Goal: The required output is a word-for-word copy of the lines from the line bearing "Keep writing the Blender" through the line bearing "(inset - front_half, front", inclusive, and no other lines.

Given information:
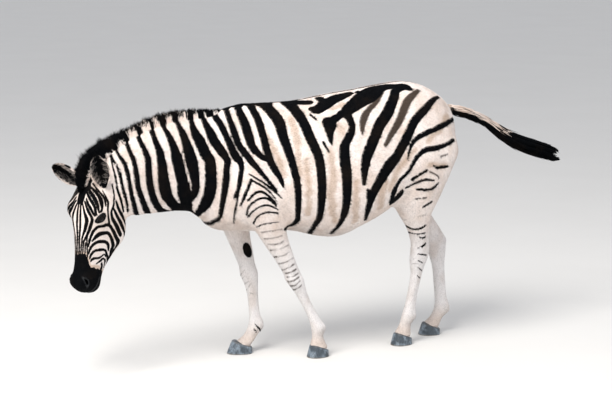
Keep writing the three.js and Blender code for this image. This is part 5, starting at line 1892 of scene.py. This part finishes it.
def hoof_outline(name, z, angle):
    """Outwards and forwards at an angle round the hoof, at a level: a squared-off oval."""
    z = np.clip(z, 0, 80)
    half, toe, back = [np.interp(z, HOOF[::-1, 0], HOOF[::-1, c]) for c in (1, 2, 3)]
    toe = toe * TOE_LENGTH[name]
    c, s = np.cos(angle), np.sin(angle)
    power = np.where(s > 0, 2.2, 2.6)
    reach = np.where(s > 0, toe, back)
    return np.sign(c) * half * np.abs(c) ** (2 / power), np.sign(s) * reach * np.abs(s) ** (2 / power)


def hoof(name):
    """Rings at shares of the height up to the upper edge, z = top + slope * forwards. Two rings before
    them hollow the sole a little, and one after them closes the top."""
    angle = np.linspace(0, 2 * np.pi, HOOF_ROUND, endpoint=False)
    top = np.full(HOOF_ROUND, HOOF_TOP)
    for _ in range(8):
        _, ahead = hoof_outline(name, top, angle)
        top = HOOF_TOP + HOOF_SLOPE * ahead
    share = np.linspace(0, 1, HOOF_RINGS)[:, None]
    z = share * top
    out, ahead = hoof_outline(name, z, angle + 0 * z)
    ring = 1 - 0.006 * (1 - np.cos(share * 2 * np.pi * GROWTH_RINGS)) * (1 - share)
    ring = ring - 0.03 * np.clip(share - 0.93, 0, 1) / 0.07 - 0.02 * np.clip(0.05 - share, 0, 1) / 0.05
    out, ahead = out * ring, ahead * ring
    rows = [(out[:1] * 0.5, ahead[:1] * 0.5, z[:1] + 5), (out[:1] * 0.88, ahead[:1] * 0.88, z[:1] + 1),
            (out, ahead, z), (out[-1:] * 0.8, ahead[-1:] * 0.8, z[-1:] + 3)]
    out, ahead, z = [np.concatenate([r[k] for r in rows]) for k in range(3)]
    x, y = LEGS[name][-1, 1:3]
    turn = HAND[name] * toe_turn(np.zeros(1))[0]
    dx = (out * math.cos(turn)) * HAND[name] + ahead * math.sin(turn)
    dy = out * HAND[name] * math.sin(turn) - ahead * math.cos(turn)
    p = np.stack([HAND[name] * x + dx, y + dy, z], -1).reshape(-1, 3)
    found = outwards(p - p.mean(0), tube_faces(len(out), HOOF_ROUND))
    level = np.concatenate([[0, 0], np.linspace(0, 1, HOOF_RINGS), [1]])
    marks = {"level": np.repeat(level, HOOF_ROUND), "round": np.tile(angle, len(level)),
             "front": np.tile(np.sin(angle), len(level))}
    made = piece("horn_" + name, p, *flat_faces(found), marks)
    made.data.materials.append(horn_material)
    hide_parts("hoof_" + name)
    return made


print("hooves are", HOOF[-1, 1] * 2, "millimetres wide")

# %% Horn
g = Graph("horn")
place = g.object_place()
lines = g.noise(g.stretched(place, (420.0, 420.0, 14.0)), 1.0, 2.0)
rings = g.math("SINE", g.scaled(g.value("level"), 56.0, g.math("MULTIPLY", g.noise(place, 30.0), 5.0)))
# dark slate mottled with paler blue-grey: the pale patches are painted highlights
colour = g.mix(g.span(g.noise(place, 22.0, 4.0), 0.42, 0.62), (0.05, 0.068, 0.085, 1), (0.22, 0.27, 0.32, 1))
colour = g.mix(g.span(lines, 0.35, 0.75, 0.0, 0.7), colour, (0.02, 0.025, 0.032, 1))
colour = g.mix(g.span(g.value("level"), 0.86, 1.0, 0.0, 0.6), colour, (0.06, 0.055, 0.05, 1))
colour = g.mix(g.span(g.value("level"), 0.0, 0.14, 0.55, 0.0), colour, (0.24, 0.19, 0.13, 1))
horn_bump = g.bump(0.4, 0.001, g.scaled(rings, 0.35, lines))
horn_material = g.finish({"Base Color": colour, "Roughness": 0.42}, horn_bump)
hooves = [hoof(name) for name in LEGS]
print("hooves", [len(h.data.polygons) for h in hooves])

# %% [markdown]
# ## Floor, light and camera
# A pale floor that runs far behind, one large soft lamp high on the camera's left, a weaker one
# opposite, and an even sky. The camera is a long lens ten metres away.

# %% Floor and light
FLOOR_HALF, FLOOR_TONE, FLOOR_SHADE = 90.0, (0.72, 0.71, 0.69, 1), (0.68, 0.67, 0.65, 1)
KEY_POWER, FILL_POWER, SKY_STRENGTH, SKY_TONE = 820, 80, 0.74, (0.93, 0.95, 1.0, 1)
HEART = np.array([0, -0.1, 0.8])  # what the lamps are aimed at
floor_mesh = bpy.data.meshes.new("floor")
floor_corners = [(x * FLOOR_HALF, y * FLOOR_HALF, 0) for x, y in ((-1, -1), (1, -1), (1, 1), (-1, 1))]
floor_mesh.from_pydata(floor_corners, [], [(0, 1, 2, 3)])
floor = bpy.data.objects.new("floor", floor_mesh)
bpy.context.scene.collection.objects.link(floor)
g = Graph("floor")
mottled = g.mix(g.noise(g.object_place(), 1.5), FLOOR_TONE, FLOOR_SHADE)
floor_mesh.materials.append(g.finish({"Base Color": mottled, "Roughness": 0.9}))
floor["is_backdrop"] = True


def turned(place, ahead):
    """A matrix that looks along `ahead` with its top as near to upright as that allows."""
    ahead = unit(ahead)
    right = unit(np.cross(ahead, UPRIGHT))
    axes = np.stack([right, np.cross(right, ahead), -ahead, place], 1)
    return Matrix([*axes.tolist(), [0, 0, 0, 1]])


def lamp(name, place, aim, size, power, tone):
    """An area lamp that points at `aim`."""
    data = bpy.data.lights.new(name, "AREA")
    data.size, data.energy, data.color = size, power, tone
    made = bpy.data.objects.new(name, data)
    bpy.context.scene.collection.objects.link(made)
    made.matrix_world = turned(np.array(place, float), np.array(aim, float) - place)
    made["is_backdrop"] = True


key_place = HEART - LEVEL_AHEAD * 4.5 - CAMERA_RIGHT * 2.5 + UPRIGHT * 6.0
fill_place = HEART - LEVEL_AHEAD * 5.0 + CAMERA_RIGHT * 5.0 + UPRIGHT * 2.0
lamp("key", key_place, HEART, 4.0, KEY_POWER, (1, 0.97, 0.93))
lamp("fill", fill_place, HEART, 5.0, FILL_POWER, (0.94, 0.97, 1))
world = bpy.data.worlds.new("studio")
bpy.context.scene.world = world
world.use_nodes = True
sky = world.node_tree.nodes["Background"]
sky.inputs["Color"].default_value = SKY_TONE
sky.inputs["Strength"].default_value = SKY_STRENGTH
bpy.context.scene.view_settings.view_transform = "Standard"
print("lamps", [lamp_data.name for lamp_data in bpy.data.lights])

# %% Camera
data = bpy.data.cameras.new("camera")
data.sensor_width = 36.0
data.lens = LENS_PIXELS / FRAME_WIDTH * data.sensor_width
data.clip_end = 500
camera = bpy.data.objects.new("camera", data)
bpy.context.scene.collection.objects.link(camera)
camera.matrix_world = turned(to_frame(CAMERA_AT), CAMERA_AHEAD)
bpy.context.scene.camera = camera
print("lens", round(data.lens, 1), "camera", [round(v, 3) for v in camera.location])

# %% [markdown]
# ## Size
# The finished animal's box, printed beside the solids' box. The finished animal has to
# fill the same box as the solids.

# %% Both boxes
visual_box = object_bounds()
boxes = {"cad": [list(map(float, c)) for c in cad_box], "visual": [list(map(float, c)) for c in visual_box]}
print("cad", np.round(boxes["cad"], 3).tolist(), "visual", np.round(boxes["visual"], 3).tolist())
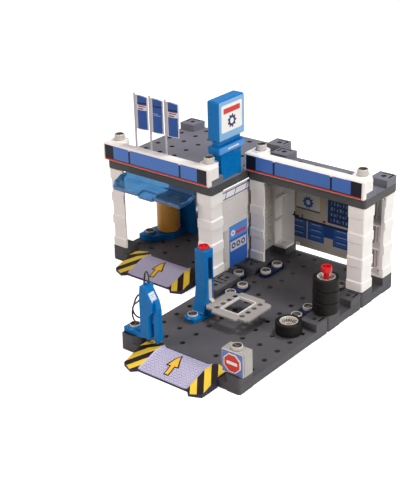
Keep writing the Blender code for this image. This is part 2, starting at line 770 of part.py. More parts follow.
MID_ROW = (FRONT_PLATE_CENTRE[1] + MID_PLATE_CENTRE[1] + (PLATE_CELLS - HALF_PLATE_CELLS) / 2) / 2
BACK_ROW = (MID_PLATE_CENTRE[1] + BACK_PLATE_CENTRE[1]) / 2
SIDE_COLUMN = WASH_PLATE_CENTRE[0] + PLATE_CELLS / 2
CONNECTOR_PLACES = [((0, MID_ROW), 0), ((4, MID_ROW), 0), ((0, BACK_ROW), 0), ((4, BACK_ROW), 0),
                    ((SIDE_COLUMN, 7), QUARTER)]
CONNECTOR = as_mesh("connector", connector(), smooth=True)
for number, (place, angle) in enumerate(CONNECTOR_PLACES, 1):
    node(f"connector_{number}", CONNECTOR, NAVY, cell(place, GAP), (0, 0, angle))


# Canopy


def canopy():
    """Tray in front of its hinge, which lies along X through the origin; it reaches to -Y."""
    inner_x = CORNER_REACH * PITCH - COLUMN_WIDTH / 2
    half = inner_x - CANOPY_SIDE_CLEARANCE
    front = -CANOPY_LENGTH
    shoulder = -CANOPY_REAR - CANOPY_SIDE_LENGTH
    front_half = half - CANOPY_FRONT_INSET

    def outline(inset):
        return [(half - inset, -CANOPY_REAR), (half - inset, shoulder + inset / 2), (front_half - inset, front + inset),
                (inset - front_half, front + inset), (inset - half, shoulder + inset / 2), (inset - half, -CANOPY_REAR)]

    rim_top = CANOPY_RIM_HEIGHT - CANOPY_SHEET
    solid = prism(outline(0), -CANOPY_SHEET, rim_top)
    hollow = outline(CANOPY_RIM_THICKNESS)
    hollow[0] = (hollow[0][0], CANOPY_REAR)
    hollow[-1] = (hollow[-1][0], CANOPY_REAR)
    solid = cut(solid, prism(hollow, 0, 2 * rim_top))
    tab = rounded_rectangle(TAB_WIDTH / 2, TAB_DEPTH / 2, TAB_DEPTH / 4)
    tab_y = front - TAB_PROUD + TAB_DEPTH / 2
    tab_solid = moved(prism(tab, -CANOPY_SHEET - GAP, rim_top / 2), (0, tab_y, 0))
    recess = rounded_rectangle(TAB_WIDTH / 2 - CANOPY_RIM_THICKNESS, TAB_DEPTH / 2 - CANOPY_RIM_THICKNESS,
                               TAB_DEPTH / 4 - CANOPY_RIM_THICKNESS / 2)
    solid = united(solid, tab_solid)
    solid = cut(solid, moved(prism(recess, 0, 2 * rim_top), (0, tab_y, 0)))
    for side in (-1, 1):
        low_x, high_x = sorted((side * (half - GAP), side * (half - CANOPY_ARM_WIDTH)))
        arm = box((low_x, -CANOPY_REAR - CANOPY_ARM_WIDTH, GAP - CANOPY_SHEET),
                  (high_x, CANOPY_PIN_DIAMETER / 2, CANOPY_PIN_DIAMETER / 2 + GAP))
        low_x, high_x = sorted((side * (half - CANOPY_ARM_WIDTH / 2), side * (inner_x + CANOPY_PIN_REACH)))
        solid = united(solid, arm, cylinder(CANOPY_PIN_DIAMETER, low_x, high_x, SCREW_SIDES, "X"))
    return solid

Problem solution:
Keep writing the Blender code for this image. This is part 2, starting at line 770 of part.py. More parts follow.
MID_ROW = (FRONT_PLATE_CENTRE[1] + MID_PLATE_CENTRE[1] + (PLATE_CELLS - HALF_PLATE_CELLS) / 2) / 2
BACK_ROW = (MID_PLATE_CENTRE[1] + BACK_PLATE_CENTRE[1]) / 2
SIDE_COLUMN = WASH_PLATE_CENTRE[0] + PLATE_CELLS / 2
CONNECTOR_PLACES = [((0, MID_ROW), 0), ((4, MID_ROW), 0), ((0, BACK_ROW), 0), ((4, BACK_ROW), 0),
                    ((SIDE_COLUMN, 7), QUARTER)]
CONNECTOR = as_mesh("connector", connector(), smooth=True)
for number, (place, angle) in enumerate(CONNECTOR_PLACES, 1):
    node(f"connector_{number}", CONNECTOR, NAVY, cell(place, GAP), (0, 0, angle))


# Canopy


def canopy():
    """Tray in front of its hinge, which lies along X through the origin; it reaches to -Y."""
    inner_x = CORNER_REACH * PITCH - COLUMN_WIDTH / 2
    half = inner_x - CANOPY_SIDE_CLEARANCE
    front = -CANOPY_LENGTH
    shoulder = -CANOPY_REAR - CANOPY_SIDE_LENGTH
    front_half = half - CANOPY_FRONT_INSET

    def outline(inset):
        return [(half - inset, -CANOPY_REAR), (half - inset, shoulder + inset / 2), (front_half - inset, front + inset),
                (inset - front_half, front + inset), (inset - half, shoulder + inset / 2), (inset - half, -CANOPY_REAR)]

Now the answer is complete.